» Set task: Return only the lines running from the line that holds "obj.matrix_world = Matrix.Identity(4)" to the line that holds "5.08 mm pitch.", including both.

Dataset items
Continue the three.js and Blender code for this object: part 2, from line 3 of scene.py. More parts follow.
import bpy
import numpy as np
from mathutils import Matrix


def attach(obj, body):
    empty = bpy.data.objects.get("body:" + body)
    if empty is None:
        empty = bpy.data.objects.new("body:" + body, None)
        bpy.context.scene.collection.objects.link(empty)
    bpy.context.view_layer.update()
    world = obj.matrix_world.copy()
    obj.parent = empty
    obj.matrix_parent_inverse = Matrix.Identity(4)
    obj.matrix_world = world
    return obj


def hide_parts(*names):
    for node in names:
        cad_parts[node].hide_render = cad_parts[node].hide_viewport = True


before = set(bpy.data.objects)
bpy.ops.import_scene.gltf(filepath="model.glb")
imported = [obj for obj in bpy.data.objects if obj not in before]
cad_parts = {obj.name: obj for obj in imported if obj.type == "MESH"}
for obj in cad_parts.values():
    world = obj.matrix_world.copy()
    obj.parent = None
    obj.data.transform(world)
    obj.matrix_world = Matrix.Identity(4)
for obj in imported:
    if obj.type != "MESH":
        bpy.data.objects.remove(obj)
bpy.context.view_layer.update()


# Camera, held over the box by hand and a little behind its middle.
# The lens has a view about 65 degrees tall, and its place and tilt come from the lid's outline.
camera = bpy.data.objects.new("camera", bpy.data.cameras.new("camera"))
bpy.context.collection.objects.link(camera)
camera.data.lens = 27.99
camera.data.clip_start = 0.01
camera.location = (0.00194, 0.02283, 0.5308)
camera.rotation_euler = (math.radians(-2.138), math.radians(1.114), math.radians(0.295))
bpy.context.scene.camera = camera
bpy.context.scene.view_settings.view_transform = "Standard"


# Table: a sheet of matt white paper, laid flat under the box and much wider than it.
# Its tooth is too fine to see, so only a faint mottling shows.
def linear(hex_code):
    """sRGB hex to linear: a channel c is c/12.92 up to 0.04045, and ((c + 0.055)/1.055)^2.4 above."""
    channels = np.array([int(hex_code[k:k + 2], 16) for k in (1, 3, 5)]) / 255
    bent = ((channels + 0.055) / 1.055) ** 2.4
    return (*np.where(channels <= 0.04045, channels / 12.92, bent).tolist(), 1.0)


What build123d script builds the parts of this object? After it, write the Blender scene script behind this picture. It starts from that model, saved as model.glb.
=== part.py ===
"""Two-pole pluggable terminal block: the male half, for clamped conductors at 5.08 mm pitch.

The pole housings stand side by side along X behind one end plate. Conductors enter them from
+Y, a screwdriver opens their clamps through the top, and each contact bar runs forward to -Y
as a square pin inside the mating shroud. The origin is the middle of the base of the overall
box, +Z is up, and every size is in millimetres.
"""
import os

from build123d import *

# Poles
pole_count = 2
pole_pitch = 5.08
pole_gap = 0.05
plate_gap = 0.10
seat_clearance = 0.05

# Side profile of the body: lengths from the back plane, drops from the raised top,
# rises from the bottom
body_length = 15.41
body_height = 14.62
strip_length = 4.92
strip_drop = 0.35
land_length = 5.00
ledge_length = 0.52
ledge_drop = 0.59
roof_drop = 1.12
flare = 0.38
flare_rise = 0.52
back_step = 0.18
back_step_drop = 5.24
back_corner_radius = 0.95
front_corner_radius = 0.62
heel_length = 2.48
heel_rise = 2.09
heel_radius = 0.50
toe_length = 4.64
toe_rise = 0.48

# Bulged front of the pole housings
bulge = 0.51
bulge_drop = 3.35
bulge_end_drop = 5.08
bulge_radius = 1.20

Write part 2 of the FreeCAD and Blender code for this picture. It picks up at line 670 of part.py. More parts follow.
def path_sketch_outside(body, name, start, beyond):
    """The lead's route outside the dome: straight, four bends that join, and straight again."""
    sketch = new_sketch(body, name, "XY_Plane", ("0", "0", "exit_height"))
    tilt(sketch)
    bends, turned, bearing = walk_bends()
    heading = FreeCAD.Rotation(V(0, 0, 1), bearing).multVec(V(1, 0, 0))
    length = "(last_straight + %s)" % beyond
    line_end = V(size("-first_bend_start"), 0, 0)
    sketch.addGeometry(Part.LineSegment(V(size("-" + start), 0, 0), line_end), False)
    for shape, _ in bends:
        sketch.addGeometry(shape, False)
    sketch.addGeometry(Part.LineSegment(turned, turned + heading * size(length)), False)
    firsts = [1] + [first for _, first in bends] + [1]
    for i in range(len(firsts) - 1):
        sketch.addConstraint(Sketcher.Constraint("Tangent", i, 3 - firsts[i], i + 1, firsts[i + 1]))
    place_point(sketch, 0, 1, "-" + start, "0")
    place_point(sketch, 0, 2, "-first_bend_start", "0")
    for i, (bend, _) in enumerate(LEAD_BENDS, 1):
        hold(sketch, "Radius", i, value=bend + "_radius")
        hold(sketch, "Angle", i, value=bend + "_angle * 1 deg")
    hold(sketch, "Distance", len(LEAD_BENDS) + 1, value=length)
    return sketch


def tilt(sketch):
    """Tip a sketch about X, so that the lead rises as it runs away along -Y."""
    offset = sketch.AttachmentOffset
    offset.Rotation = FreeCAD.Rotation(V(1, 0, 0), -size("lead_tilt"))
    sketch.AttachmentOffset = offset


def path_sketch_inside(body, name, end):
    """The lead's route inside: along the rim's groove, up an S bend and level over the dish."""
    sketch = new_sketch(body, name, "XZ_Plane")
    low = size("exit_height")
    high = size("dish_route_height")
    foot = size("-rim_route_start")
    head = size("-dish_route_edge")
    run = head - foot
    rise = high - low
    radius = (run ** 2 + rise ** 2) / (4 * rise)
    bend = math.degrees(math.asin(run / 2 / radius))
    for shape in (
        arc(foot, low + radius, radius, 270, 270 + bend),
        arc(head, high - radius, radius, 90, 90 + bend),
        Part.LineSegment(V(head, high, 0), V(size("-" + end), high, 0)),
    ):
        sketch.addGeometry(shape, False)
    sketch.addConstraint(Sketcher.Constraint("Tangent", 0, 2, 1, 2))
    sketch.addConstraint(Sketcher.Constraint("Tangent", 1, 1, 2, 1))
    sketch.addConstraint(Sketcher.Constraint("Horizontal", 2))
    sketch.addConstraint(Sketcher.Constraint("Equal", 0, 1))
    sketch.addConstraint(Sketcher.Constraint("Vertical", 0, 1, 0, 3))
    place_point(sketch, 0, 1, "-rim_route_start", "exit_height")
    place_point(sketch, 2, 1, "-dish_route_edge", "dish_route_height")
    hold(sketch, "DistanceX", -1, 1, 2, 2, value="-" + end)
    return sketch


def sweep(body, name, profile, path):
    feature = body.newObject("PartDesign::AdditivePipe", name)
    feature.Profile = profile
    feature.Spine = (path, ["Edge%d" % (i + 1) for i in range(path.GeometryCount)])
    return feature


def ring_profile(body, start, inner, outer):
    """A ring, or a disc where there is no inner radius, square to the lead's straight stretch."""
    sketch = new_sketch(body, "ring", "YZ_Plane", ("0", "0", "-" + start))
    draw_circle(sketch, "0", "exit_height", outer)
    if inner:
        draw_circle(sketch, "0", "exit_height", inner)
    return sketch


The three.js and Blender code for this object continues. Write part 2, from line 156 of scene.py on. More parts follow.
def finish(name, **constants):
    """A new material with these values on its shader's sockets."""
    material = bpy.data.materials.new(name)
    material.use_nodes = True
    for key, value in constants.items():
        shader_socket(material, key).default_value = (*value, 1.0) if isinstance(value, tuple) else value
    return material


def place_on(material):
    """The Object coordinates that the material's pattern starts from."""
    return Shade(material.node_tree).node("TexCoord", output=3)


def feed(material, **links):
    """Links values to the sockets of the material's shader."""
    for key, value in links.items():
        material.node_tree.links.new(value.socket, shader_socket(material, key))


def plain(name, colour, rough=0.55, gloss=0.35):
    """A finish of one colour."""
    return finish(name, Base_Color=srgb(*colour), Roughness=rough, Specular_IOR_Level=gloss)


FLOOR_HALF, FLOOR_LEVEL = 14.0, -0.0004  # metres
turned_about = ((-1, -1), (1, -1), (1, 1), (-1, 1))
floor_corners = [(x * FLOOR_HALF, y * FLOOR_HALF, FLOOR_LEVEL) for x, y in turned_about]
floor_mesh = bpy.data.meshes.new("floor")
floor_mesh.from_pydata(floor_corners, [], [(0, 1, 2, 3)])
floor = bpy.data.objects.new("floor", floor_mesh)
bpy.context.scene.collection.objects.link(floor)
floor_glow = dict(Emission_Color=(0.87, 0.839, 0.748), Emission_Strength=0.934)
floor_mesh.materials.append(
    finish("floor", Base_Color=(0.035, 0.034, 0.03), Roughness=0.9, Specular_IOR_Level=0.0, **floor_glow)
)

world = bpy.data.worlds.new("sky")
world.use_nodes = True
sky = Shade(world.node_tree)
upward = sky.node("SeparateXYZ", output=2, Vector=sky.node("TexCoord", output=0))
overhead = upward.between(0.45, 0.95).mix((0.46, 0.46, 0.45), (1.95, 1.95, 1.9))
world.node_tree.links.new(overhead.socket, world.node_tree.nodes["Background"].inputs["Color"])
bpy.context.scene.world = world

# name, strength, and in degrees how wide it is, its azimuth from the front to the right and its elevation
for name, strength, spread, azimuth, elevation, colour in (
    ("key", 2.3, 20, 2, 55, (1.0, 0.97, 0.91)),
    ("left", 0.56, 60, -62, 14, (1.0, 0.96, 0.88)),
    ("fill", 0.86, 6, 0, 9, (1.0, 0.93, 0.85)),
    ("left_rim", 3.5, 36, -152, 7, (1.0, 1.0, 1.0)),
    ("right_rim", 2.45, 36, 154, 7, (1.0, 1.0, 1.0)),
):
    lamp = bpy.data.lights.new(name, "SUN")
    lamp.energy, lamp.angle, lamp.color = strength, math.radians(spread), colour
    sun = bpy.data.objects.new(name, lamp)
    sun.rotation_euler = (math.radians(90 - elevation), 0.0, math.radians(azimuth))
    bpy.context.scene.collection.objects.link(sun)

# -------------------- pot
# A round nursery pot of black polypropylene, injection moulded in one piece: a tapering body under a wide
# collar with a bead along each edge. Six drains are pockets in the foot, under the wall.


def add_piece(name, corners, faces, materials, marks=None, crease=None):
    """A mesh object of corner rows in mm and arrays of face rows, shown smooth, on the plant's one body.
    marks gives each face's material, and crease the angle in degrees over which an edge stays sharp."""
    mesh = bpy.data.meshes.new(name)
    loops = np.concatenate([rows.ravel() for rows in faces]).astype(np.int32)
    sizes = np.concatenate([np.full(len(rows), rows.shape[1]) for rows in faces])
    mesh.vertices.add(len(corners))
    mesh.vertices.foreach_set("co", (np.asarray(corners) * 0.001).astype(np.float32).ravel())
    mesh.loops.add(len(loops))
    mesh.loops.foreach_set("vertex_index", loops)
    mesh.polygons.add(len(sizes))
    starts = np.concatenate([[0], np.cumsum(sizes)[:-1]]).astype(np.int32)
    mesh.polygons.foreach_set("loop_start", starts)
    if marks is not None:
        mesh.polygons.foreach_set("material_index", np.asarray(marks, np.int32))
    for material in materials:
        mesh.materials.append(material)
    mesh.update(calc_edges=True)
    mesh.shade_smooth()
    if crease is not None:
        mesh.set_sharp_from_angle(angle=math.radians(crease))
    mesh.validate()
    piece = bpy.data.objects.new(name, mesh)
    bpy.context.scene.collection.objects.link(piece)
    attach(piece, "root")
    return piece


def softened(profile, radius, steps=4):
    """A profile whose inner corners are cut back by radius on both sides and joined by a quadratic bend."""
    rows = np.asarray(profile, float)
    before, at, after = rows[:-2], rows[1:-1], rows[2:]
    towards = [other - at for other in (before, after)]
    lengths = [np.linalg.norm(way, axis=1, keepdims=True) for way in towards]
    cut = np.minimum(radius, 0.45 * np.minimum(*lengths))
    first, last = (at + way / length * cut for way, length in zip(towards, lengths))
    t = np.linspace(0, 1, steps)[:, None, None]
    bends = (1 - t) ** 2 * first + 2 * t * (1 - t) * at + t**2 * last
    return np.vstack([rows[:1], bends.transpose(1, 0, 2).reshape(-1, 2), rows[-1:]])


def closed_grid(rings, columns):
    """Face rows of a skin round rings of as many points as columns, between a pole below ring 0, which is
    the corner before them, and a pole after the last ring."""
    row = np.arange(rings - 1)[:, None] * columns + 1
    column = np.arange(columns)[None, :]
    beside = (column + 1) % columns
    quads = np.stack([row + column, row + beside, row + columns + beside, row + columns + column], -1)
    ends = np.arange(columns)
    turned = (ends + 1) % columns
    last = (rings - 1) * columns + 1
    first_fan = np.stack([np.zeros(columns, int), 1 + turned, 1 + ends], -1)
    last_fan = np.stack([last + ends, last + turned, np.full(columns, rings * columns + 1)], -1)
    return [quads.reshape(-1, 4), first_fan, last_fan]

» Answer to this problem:
    obj.matrix_world = Matrix.Identity(4)
for obj in imported:
    if obj.type != "MESH":
        bpy.data.objects.remove(obj)
bpy.context.view_layer.update()


# Camera, held over the box by hand and a little behind its middle.
# The lens has a view about 65 degrees tall, and its place and tilt come from the lid's outline.
camera = bpy.data.objects.new("camera", bpy.data.cameras.new("camera"))
bpy.context.collection.objects.link(camera)
camera.data.lens = 27.99
camera.data.clip_start = 0.01
camera.location = (0.00194, 0.02283, 0.5308)
camera.rotation_euler = (math.radians(-2.138), math.radians(1.114), math.radians(0.295))
bpy.context.scene.camera = camera
bpy.context.scene.view_settings.view_transform = "Standard"


# Table: a sheet of matt white paper, laid flat under the box and much wider than it.
# Its tooth is too fine to see, so only a faint mottling shows.
def linear(hex_code):
    """sRGB hex to linear: a channel c is c/12.92 up to 0.04045, and ((c + 0.055)/1.055)^2.4 above."""
    channels = np.array([int(hex_code[k:k + 2], 16) for k in (1, 3, 5)]) / 255
    bent = ((channels + 0.055) / 1.055) ** 2.4
    return (*np.where(channels <= 0.04045, channels / 12.92, bent).tolist(), 1.0)


What build123d script builds the parts of this object? After it, write the Blender scene script behind this picture. It starts from that model, saved as model.glb.
=== part.py ===
"""Two-pole pluggable terminal block: the male half, for clamped conductors at 5.08 mm pitch.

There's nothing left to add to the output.